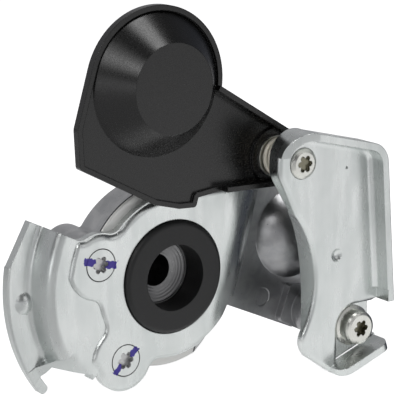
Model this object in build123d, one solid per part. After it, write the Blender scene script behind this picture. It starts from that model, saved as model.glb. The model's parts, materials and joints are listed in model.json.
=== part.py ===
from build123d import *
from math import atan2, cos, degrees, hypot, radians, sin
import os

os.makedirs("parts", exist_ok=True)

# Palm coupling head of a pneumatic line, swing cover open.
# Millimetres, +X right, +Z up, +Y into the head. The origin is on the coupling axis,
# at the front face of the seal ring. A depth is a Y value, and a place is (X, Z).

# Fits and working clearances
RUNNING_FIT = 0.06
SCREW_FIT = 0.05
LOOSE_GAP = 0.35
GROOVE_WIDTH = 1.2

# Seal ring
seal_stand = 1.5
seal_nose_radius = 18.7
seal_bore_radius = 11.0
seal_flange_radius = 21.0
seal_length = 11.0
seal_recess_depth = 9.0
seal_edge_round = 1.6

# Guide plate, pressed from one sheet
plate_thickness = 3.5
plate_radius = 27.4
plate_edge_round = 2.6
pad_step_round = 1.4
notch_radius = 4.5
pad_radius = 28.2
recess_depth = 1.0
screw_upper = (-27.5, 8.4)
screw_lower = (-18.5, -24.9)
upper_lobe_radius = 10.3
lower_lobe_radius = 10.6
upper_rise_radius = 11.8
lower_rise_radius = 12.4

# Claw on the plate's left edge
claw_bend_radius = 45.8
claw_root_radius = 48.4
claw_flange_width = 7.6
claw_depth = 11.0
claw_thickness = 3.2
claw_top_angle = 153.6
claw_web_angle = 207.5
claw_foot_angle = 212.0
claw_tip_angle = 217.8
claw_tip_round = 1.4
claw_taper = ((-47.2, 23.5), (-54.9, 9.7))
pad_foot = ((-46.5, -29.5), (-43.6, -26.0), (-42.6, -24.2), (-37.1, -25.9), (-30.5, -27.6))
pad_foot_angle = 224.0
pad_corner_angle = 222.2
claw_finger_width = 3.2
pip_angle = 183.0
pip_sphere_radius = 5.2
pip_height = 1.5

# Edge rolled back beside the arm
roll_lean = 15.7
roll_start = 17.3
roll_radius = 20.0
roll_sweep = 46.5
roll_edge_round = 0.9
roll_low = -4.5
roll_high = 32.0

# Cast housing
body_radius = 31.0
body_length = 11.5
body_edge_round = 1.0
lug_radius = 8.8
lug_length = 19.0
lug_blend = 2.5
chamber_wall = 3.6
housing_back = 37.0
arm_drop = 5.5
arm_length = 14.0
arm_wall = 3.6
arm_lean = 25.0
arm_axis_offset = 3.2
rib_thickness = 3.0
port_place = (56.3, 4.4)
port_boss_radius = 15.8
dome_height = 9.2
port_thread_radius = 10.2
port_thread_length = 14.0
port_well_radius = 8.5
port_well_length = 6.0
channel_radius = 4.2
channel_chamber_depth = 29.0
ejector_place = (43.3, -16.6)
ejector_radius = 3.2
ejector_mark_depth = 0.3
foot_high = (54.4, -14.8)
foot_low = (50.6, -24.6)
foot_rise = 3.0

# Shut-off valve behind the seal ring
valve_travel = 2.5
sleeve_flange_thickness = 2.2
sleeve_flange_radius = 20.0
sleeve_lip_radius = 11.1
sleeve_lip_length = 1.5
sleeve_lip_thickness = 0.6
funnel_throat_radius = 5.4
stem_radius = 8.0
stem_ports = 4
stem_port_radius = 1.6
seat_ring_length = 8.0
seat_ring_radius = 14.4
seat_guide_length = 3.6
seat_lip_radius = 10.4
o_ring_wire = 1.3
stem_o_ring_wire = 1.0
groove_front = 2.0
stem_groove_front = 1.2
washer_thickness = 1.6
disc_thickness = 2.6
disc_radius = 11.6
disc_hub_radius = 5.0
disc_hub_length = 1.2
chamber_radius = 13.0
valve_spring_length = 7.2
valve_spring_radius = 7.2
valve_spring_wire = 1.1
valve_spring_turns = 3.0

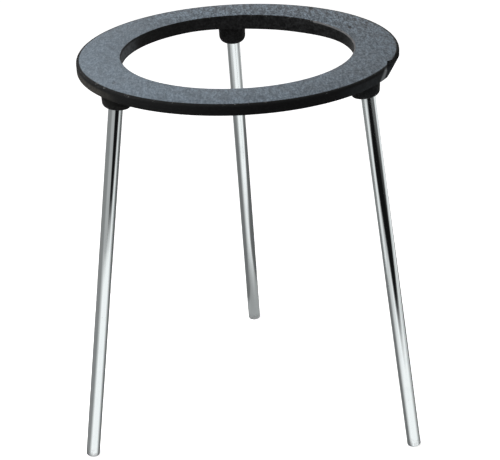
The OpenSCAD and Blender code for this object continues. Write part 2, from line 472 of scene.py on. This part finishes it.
──────
● **THE REQUEST**:
Every record shown above must be echoed exactly.

● **CORRECT ANSWER**:
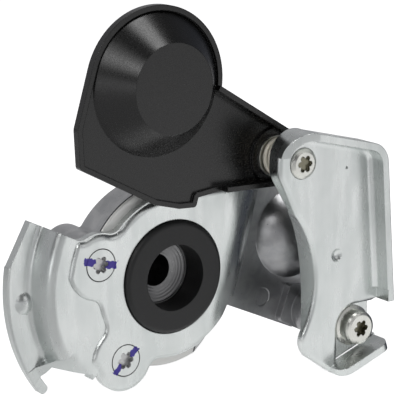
Model this object in build123d, one solid per part. After it, write the Blender scene script behind this picture. It starts from that model, saved as model.glb. The model's parts, materials and joints are listed in model.json.
=== part.py ===
from build123d import *
from math import atan2, cos, degrees, hypot, radians, sin
import os

os.makedirs("parts", exist_ok=True)

# Palm coupling head of a pneumatic line, swing cover open.
# Millimetres, +X right, +Z up, +Y into the head. The origin is on the coupling axis,
# at the front face of the seal ring. A depth is a Y value, and a place is (X, Z).

# Fits and working clearances
RUNNING_FIT = 0.06
SCREW_FIT = 0.05
LOOSE_GAP = 0.35
GROOVE_WIDTH = 1.2

# Seal ring
seal_stand = 1.5
seal_nose_radius = 18.7
seal_bore_radius = 11.0
seal_flange_radius = 21.0
seal_length = 11.0
seal_recess_depth = 9.0
seal_edge_round = 1.6

# Guide plate, pressed from one sheet
plate_thickness = 3.5
plate_radius = 27.4
plate_edge_round = 2.6
pad_step_round = 1.4
notch_radius = 4.5
pad_radius = 28.2
recess_depth = 1.0
screw_upper = (-27.5, 8.4)
screw_lower = (-18.5, -24.9)
upper_lobe_radius = 10.3
lower_lobe_radius = 10.6
upper_rise_radius = 11.8
lower_rise_radius = 12.4

# Claw on the plate's left edge
claw_bend_radius = 45.8
claw_root_radius = 48.4
claw_flange_width = 7.6
claw_depth = 11.0
claw_thickness = 3.2
claw_top_angle = 153.6
claw_web_angle = 207.5
claw_foot_angle = 212.0
claw_tip_angle = 217.8
claw_tip_round = 1.4
claw_taper = ((-47.2, 23.5), (-54.9, 9.7))
pad_foot = ((-46.5, -29.5), (-43.6, -26.0), (-42.6, -24.2), (-37.1, -25.9), (-30.5, -27.6))
pad_foot_angle = 224.0
pad_corner_angle = 222.2
claw_finger_width = 3.2
pip_angle = 183.0
pip_sphere_radius = 5.2
pip_height = 1.5

# Edge rolled back beside the arm
roll_lean = 15.7
roll_start = 17.3
roll_radius = 20.0
roll_sweep = 46.5
roll_edge_round = 0.9
roll_low = -4.5
roll_high = 32.0

# Cast housing
body_radius = 31.0
body_length = 11.5
body_edge_round = 1.0
lug_radius = 8.8
lug_length = 19.0
lug_blend = 2.5
chamber_wall = 3.6
housing_back = 37.0
arm_drop = 5.5
arm_length = 14.0
arm_wall = 3.6
arm_lean = 25.0
arm_axis_offset = 3.2
rib_thickness = 3.0
port_place = (56.3, 4.4)
port_boss_radius = 15.8
dome_height = 9.2
port_thread_radius = 10.2
port_thread_length = 14.0
port_well_radius = 8.5
port_well_length = 6.0
channel_radius = 4.2
channel_chamber_depth = 29.0
ejector_place = (43.3, -16.6)
ejector_radius = 3.2
ejector_mark_depth = 0.3
foot_high = (54.4, -14.8)
foot_low = (50.6, -24.6)
foot_rise = 3.0

# Shut-off valve behind the seal ring
valve_travel = 2.5
sleeve_flange_thickness = 2.2
sleeve_flange_radius = 20.0
sleeve_lip_radius = 11.1
sleeve_lip_length = 1.5
sleeve_lip_thickness = 0.6
funnel_throat_radius = 5.4
stem_radius = 8.0
stem_ports = 4
stem_port_radius = 1.6
seat_ring_length = 8.0
seat_ring_radius = 14.4
seat_guide_length = 3.6
seat_lip_radius = 10.4
o_ring_wire = 1.3
stem_o_ring_wire = 1.0
groove_front = 2.0
stem_groove_front = 1.2
washer_thickness = 1.6
disc_thickness = 2.6
disc_radius = 11.6
disc_hub_radius = 5.0
disc_hub_length = 1.2
chamber_radius = 13.0
valve_spring_length = 7.2
valve_spring_radius = 7.2
valve_spring_wire = 1.1
valve_spring_turns = 3.0

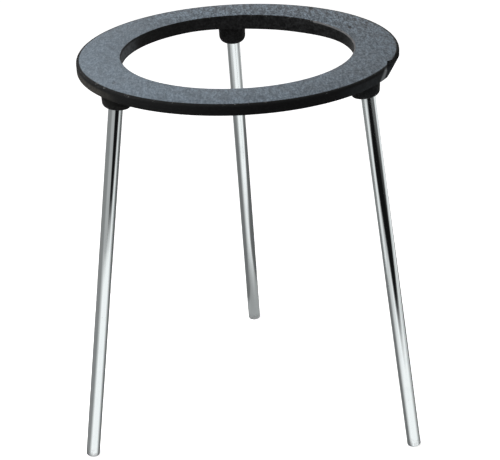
The OpenSCAD and Blender code for this object continues. Write part 2, from line 472 of scene.py on. This part finishes it.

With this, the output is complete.